Effect of gas viscosity on the interfacial instability development in a two-phase mixing layer

The interfacial instability in a two-phase mixing layers between parallel gas and liquid streams is important to two-phase atomization. Depending on the inflow conditions and fluid properties, interfacial instability can be convective or absolute. The goal of the present study is to investigate the impact of gas viscosity on the interfacial instability. Both interface-resolved simulations and linear stability analysis (LSA) have been conducted. In LSA, the Orr–Sommerfeld equation is solved to analyze the spatio-temporal viscous modes.

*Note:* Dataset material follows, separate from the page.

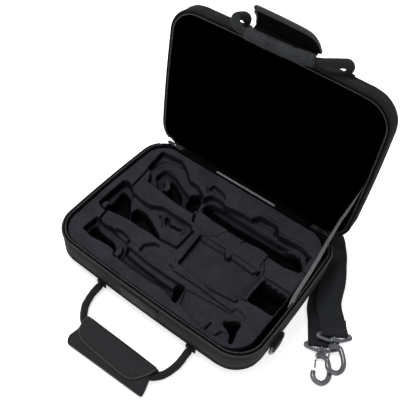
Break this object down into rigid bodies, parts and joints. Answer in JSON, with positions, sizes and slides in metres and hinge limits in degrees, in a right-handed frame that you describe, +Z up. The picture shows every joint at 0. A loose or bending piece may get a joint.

When the gas viscosity decreases, the Reynold number (Re) increases accordingly. The LSA demonstrates that when Re is higher than a critical threshold, the instability transitions from the absolute to the convective (A/C) regimes. Such a Re-induced A/C transition is also observed in the numerical simulations, though the critical Re observed in simulations is significantly lower than that predicted by LSA. The LSA results indicate that the temporal growth rate decreases with Re. When the growth rate reaches zero, the A/C transition will occur. The Re-induced A/C transition is observed in both confined and unconfined mixing layers and also in cases with low and high gas-to-liquid density ratios. In the transition from typical absolute and convective regimes, a weak absolute regime is identified in the simulations, for which the spectrograms show both the absolute and convective modes. The dominant frequency in the weak absolute regime can be influenced by the perturbation introduced at the inlet. The simulation results also show that the wave propagation speed can vary in space. In the absolute instability regime, the wave propagation speed agrees well with the absolute mode celerity near the inlet and increases to the Dimotakis speed further downstream.